Write out the complete material exactly as it stands.

(Information shown):
- - - -
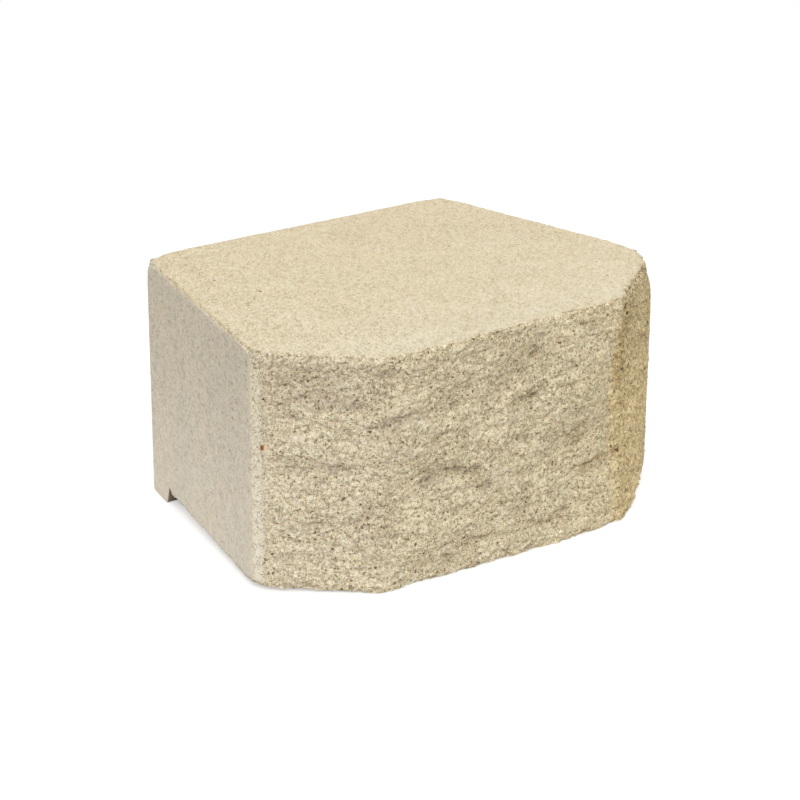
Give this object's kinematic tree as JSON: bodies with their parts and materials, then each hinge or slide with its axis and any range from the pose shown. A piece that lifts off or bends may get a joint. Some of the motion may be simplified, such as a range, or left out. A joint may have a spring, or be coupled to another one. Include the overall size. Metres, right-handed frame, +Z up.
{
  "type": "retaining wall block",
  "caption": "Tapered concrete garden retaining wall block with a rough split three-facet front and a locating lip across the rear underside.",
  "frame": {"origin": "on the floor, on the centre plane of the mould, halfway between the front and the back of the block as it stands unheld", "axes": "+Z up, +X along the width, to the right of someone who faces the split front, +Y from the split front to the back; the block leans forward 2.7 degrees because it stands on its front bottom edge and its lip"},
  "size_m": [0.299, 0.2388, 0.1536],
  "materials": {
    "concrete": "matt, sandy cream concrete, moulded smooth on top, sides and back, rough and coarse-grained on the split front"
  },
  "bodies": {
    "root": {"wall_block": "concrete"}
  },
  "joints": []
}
- - - -
(Result of this task):
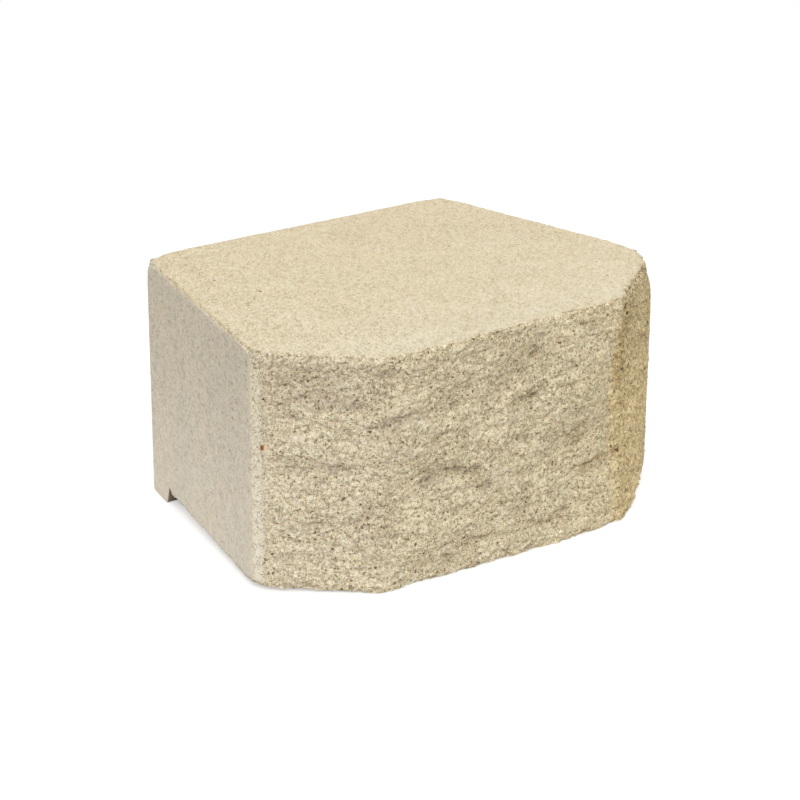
Give this object's kinematic tree as JSON: bodies with their parts and materials, then each hinge or slide with its axis and any range from the pose shown. A piece that lifts off or bends may get a joint. Some of the motion may be simplified, such as a range, or left out. A joint may have a spring, or be coupled to another one. Include the overall size. Metres, right-handed frame, +Z up.
{
  "type": "retaining wall block",
  "caption": "Tapered concrete garden retaining wall block with a rough split three-facet front and a locating lip across the rear underside.",
  "frame": {"origin": "on the floor, on the centre plane of the mould, halfway between the front and the back of the block as it stands unheld", "axes": "+Z up, +X along the width, to the right of someone who faces the split front, +Y from the split front to the back; the block leans forward 2.7 degrees because it stands on its front bottom edge and its lip"},
  "size_m": [0.299, 0.2388, 0.1536],
  "materials": {
    "concrete": "matt, sandy cream concrete, moulded smooth on top, sides and back, rough and coarse-grained on the split front"
  },
  "bodies": {
    "root": {"wall_block": "concrete"}
  },
  "joints": []
}